I’m glad to hear I’m at the severe end. I’d worry about the future of humankind if mine were only an average case.
But I still have quite a nice stash of yarn, and last summer I bought a handy little fit-in-your-knitting-bag Q&A reference book,
Have I mentioned that knittinghelp has an iPhone ap, for pity’s sake? I don’t yet follow them on Twitter, however. I have some pride.
so I imagine that sooner or later I’ll have something on needles again. . . . I like your yarn choices. . . . But if you’re going to make leg warmers, why not knit in the round and save the sewing-up part?
To avoid the trauma of circs or dpns just yet!
Of WHAT? ::Feels trauma approaching::
We want to ease her into this, and flat will be good practice.
I confess flat feels a lot less intimidating.
(Plus, she will be able to use the rose needles if she knits flat. And she already knows how to seam up.)
I do? I can sew up a hem or a button back on a sweater. And darn socks, except I never do.
Black Bear responded
Mrs Redboots wrote: (although I, personally, prefer to make practical things I can use).
blondviolinist wrote: Amen.
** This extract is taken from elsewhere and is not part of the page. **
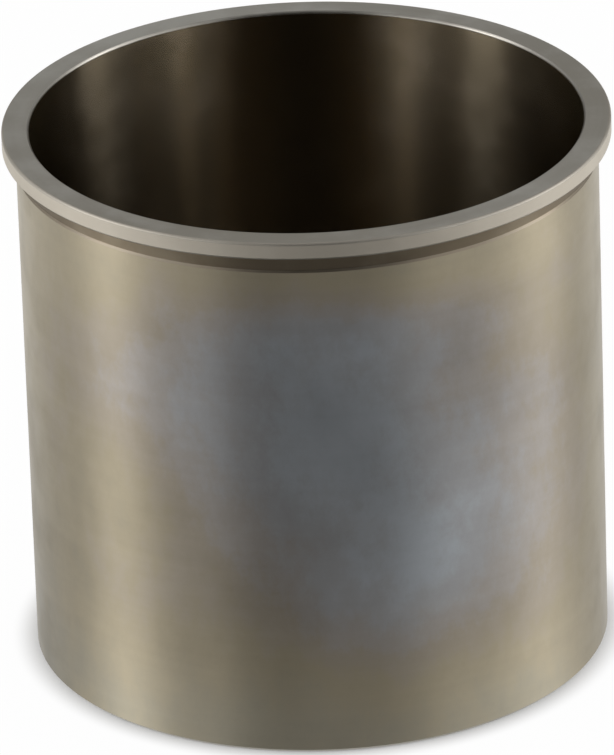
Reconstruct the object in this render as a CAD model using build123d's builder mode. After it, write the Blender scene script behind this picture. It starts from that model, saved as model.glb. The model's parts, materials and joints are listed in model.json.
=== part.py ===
# Flanged dry liner for one cylinder of a piston engine: a thin iron sleeve, turned,
# ground outside and honed inside, with a flange at its top that seats in the
# counterbore of the block. It stands on its lower end. The origin is the centre of
# that end, and +Z runs up the bore's axis to the flange.
from build123d import *
from math import radians, tan
import os

# Driving dimensions, in millimetres and degrees

bore_diameter = 96.5       # honed bore that the piston runs in
wall_thickness = 2.45      # from the bore to the ground outside
liner_length = 97.6        # from the lower end to the top face
flange_overhang = 2.3      # how far the rim stands out past the ground outside
flange_thickness = 3.1     # from the seat to the top face

relief_width = 3.35        # grinding relief under the seat, along the axis
relief_depth = 0.25        # below the ground outside
relief_root_radius = 0.2   # in both root corners of the relief
run_out_angle = 30.0       # slope of the relief's foot away from the axis

bore_mouth_chamfer = 0.3   # 45 degrees, at the top of the bore
rim_top_radius = 0.35      # round the rim's upper edge
rim_seat_break = 0.35      # 45 degrees, round the rim's lower edge
foot_chamfer = 0.5         # 45 degrees, leads the liner into the block
ring_lead_height = 2.0     # lead-in for the piston rings at the foot of the bore
ring_lead_angle = 15.0     # slope of that lead-in away from the axis

# Radii and heights that follow from them

bore_radius = bore_diameter / 2
body_radius = bore_radius + wall_thickness
rim_radius = body_radius + flange_overhang
relief_radius = body_radius - relief_depth
seat_height = liner_length - flange_thickness
relief_foot = seat_height - relief_width
run_out_top = relief_foot + relief_depth / tan(radians(run_out_angle))

# The liner, one turned piece

with BuildPart() as cylinder_liner:
    # Half section of the sleeve and its flange, turned about the bore's axis
    with BuildSketch(Plane.XZ):
        with BuildLine():
            Polyline(
                (bore_radius, 0),
                (body_radius, 0),
                (body_radius, seat_height),
                (rim_radius, seat_height),
                (rim_radius, liner_length),
                (bore_radius, liner_length),
                close=True,
            )
        make_face()
    revolve(axis=Axis.Z)

    # Grinding relief: lets the wheel run out, so that the outside is to size and the
    # seat is square right up to their corner. Its foot slopes out to the ground outside
    with BuildSketch(Plane.XZ) as relief:
        with BuildLine():
            Polyline(
                (body_radius, relief_foot),
                (body_radius, seat_height),
                (relief_radius, seat_height),
                (relief_radius, run_out_top),
                close=True,
            )
        make_face()
        fillet(relief.vertices().group_by(Axis.X)[0], relief_root_radius)
    revolve(axis=Axis.Z, mode=Mode.SUBTRACT)

    # Rim: rounded above, and chamfered below to clear the counterbore's corner
    rings = cylinder_liner.edges().filter_by(GeomType.CIRCLE)
    rim_edges = rings.group_by(SortBy.RADIUS)[-1].sort_by(Axis.Z)
    fillet(rim_edges[-1], rim_top_radius)
    chamfer(rim_edges[0], rim_seat_break)

    # Mouth of the bore, in the top face
    top_rings = cylinder_liner.edges().group_by(Axis.Z)[-1].sort_by(SortBy.RADIUS)
    chamfer(top_rings[0], bore_mouth_chamfer)

    # Lower end: a chamfer outside, and inside a long shallow lead-in for the rings
    foot_rings = cylinder_liner.edges().group_by(Axis.Z)[0].sort_by(SortBy.RADIUS)
    chamfer(foot_rings[-1], foot_chamfer)
    round_walls = cylinder_liner.faces().filter_by(GeomType.CYLINDER)
    bore_wall = round_walls.sort_by(SortBy.RADIUS)[0]
    chamfer(foot_rings[0], ring_lead_height, angle=ring_lead_angle, reference=bore_wall)

cylinder_liner.part.label = "cylinder_liner"

os.makedirs("parts", exist_ok=True)
export_step(cylinder_liner.part, "parts/cylinder_liner.step")
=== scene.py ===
import json
import math

import bpy
import numpy as np
from mathutils import Matrix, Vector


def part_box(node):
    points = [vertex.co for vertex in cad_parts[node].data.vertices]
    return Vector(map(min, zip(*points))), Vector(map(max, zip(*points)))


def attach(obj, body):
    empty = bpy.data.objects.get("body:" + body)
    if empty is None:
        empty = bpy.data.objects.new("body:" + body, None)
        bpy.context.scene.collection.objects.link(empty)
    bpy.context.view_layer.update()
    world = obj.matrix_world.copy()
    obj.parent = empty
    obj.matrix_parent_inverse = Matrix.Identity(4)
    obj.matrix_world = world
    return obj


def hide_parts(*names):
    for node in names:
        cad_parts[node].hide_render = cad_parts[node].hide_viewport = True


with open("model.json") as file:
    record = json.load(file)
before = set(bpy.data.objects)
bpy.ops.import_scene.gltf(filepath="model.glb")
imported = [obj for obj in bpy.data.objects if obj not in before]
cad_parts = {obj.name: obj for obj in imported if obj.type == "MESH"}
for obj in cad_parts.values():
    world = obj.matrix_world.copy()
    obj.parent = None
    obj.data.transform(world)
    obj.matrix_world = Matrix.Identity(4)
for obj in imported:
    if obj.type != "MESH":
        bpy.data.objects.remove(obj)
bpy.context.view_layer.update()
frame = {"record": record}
print("frame loaded")

mm = 0.001
cadNode = "cylinder_liner"
linerFoot, linerTop = [corner.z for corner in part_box(cadNode)]
mounts = {mount["name"]: mount for mount in frame["record"]["mounts"]}


def wallSpan(name):  # radius, lower end and upper end of a round wall
    mount = mounts[name]
    half = mount["dims"]["length_mm"] * mm / 2
    middle = mount["pos_m"][2]
    return mount["dims"]["r_mm"] * mm, middle - half, middle + half


# Node helpers

def addNode(tree, kind, values=None, **settings):
    node = tree.nodes.new(kind)
    for name, value in settings.items():
        setattr(node, name, value)
    for socket, value in (values or {}).items():
        feed(tree, node, socket, value)
    return node


def feed(tree, node, socket, value):
    if isinstance(value, bpy.types.NodeSocket):
        tree.links.new(value, node.inputs[socket])
    else:
        node.inputs[socket].default_value = value


def calc(tree, operation, *terms):
    return addNode(tree, "ShaderNodeMath", dict(enumerate(terms)), operation=operation).outputs[0]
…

Hence my original whine about the silliness of yarn bombing. (I believe I called it a waste of good acrylic.) I could have three sweaters in the time it takes to yarn bomb a car!
Well, as an art teacher and a museum dork–er, professional, I’d like to point out that many of those creations are what I’d classify as public art. And public art is a great use of resources. Does the world NEED three more sweaters, or does it need a volkswagen whimsically encased in a giant mitten? There’s room for both in the world of acrylic yarn, I think.
This conversation may fascinate me more than the knitting does.§ I love the yarn bombing. I think it’s fantastic. If I got that far, I’d want to do it. I think it’s so fantastic I keep thinking blondviolinist must be joking that she says it’s a waste of time (and acrylic). It is public art to me. And while as another Cold Person I entirely sympathise with the appeal of three more sweaters, public art gives more people pleasure—well, supposing it does please them—than the private ownership of three sweaters. Which as Black Bear says is a good use of resources.
and if anyone can show me a way to stitch up my knitting with soft seams…
What am I missing about this sewing up stuff?? What unknown, unguessed Cthulhuan unspeakablenesses await?
Sadly, I too am in the “allergic to wool” category–though as I’m getting older I’m finding it bothers me less, so long as I’m wearing a thick cotton shirt underneath. . . . but I still don’t think I could actually knit with sheepswool. Lanolin on hands = hives.
Fiona was worrying about this for me. I’m someone who can’t wear a heavy knapsack over a wool sweater, even with two cotton turtlenecks under—but I can wear wool gloves, as long as I don’t wear them too long. I’m assuming I can cope with knitting wool . . . I’m planning on finding out, anyway. And my leg warmers will go OVER socks and jeans. If I get that far I will be aiming ultimately for cashmere, which I can certainly wear—and do, as often as possible. Mmmmmmmm.
* * *
* Knitting is more of a demon horde, I think.^
^ Hee hee hee hee+
+ You all know SABLE, right? ‘Stash Accumulating Beyond Life Expectancy’? Fiona told me. Fiona, you know, the woman who left the yarn shop with more yarn than me. Of course she’s also a quarter-century younger.
** I’ve also already decided I hate metal needles. They’re so ugly. There are two problems here. The first is, I don’t want to deal with ugly in a volunteer activity. My hoover is pretty ugly too, but the floor has to be dealt with.^ I don’t have to knit.^^ The second problem is . . . all those gorgeous frelling hand-made knitting needles out there. I DON’T NEED ANY MORE COLLECTIONS OF THINGS.^^^
^ Yes. It does indeed.+
+ I don’t think I told you I finally remembered to buy a new dustpan after my old one cracked in the cold, shovelling snow? It doesn’t work. I bet you didn’t know a dustpan could not work, did you? Neither did I. I didn’t think to check. Get down on my hands and knees in the shop and sweep something. But the leading edge is bowed, and if you press it down toward the floor it bows worse. So you sweep toward it and the dirt and doghair shoot under the arch with tiny maniacal cries and re-disperse over the floor ARRRRRGH. The old cracked one works better.
^^ No! I don’t! Ravelry hit a million members without me! So sue me!
^^^ Although knitting needles take up less space than, say . . . books.
*** I need a Knitting Bag. There was a really cute one at the yarn shop. It had cupcakes on it.
† Which should be about monkeys or ponies or hellhounds. Also called the Continental Two Step, I mean Cast On, which ought to be about Fred Astaire and Ginger Rogers.
†† It being a bell-free night, and Peter was playing bridge, and the hellhounds are used to me screaming, and don’t try to differentiate words or causes or probability of threat to the furniture, etc.
††† If it isn’t . . . I have no idea. But knittinghelp has half a dozen alternatives, and my two books have at least that, and Fiona comes again in a fortnight, and . . . and some forum member, I think it was, said she knows someone who knows thirty ways of casting on. It seems to me I could just become a Casting On Expert and never get to the stressful business of projects and finishing them.
‡ And the furniture is in serious danger.
‡‡ How badly do I, hellhounds, or babies want legwarmers?
‡‡‡ She doesn’t write novels. But I wouldn’t put it past her.
§ I’m not denying it. There is lots of stuff out there to get interested in. I have to be SERIOUSLY intrigued to give something a shot. See: E Moon on time.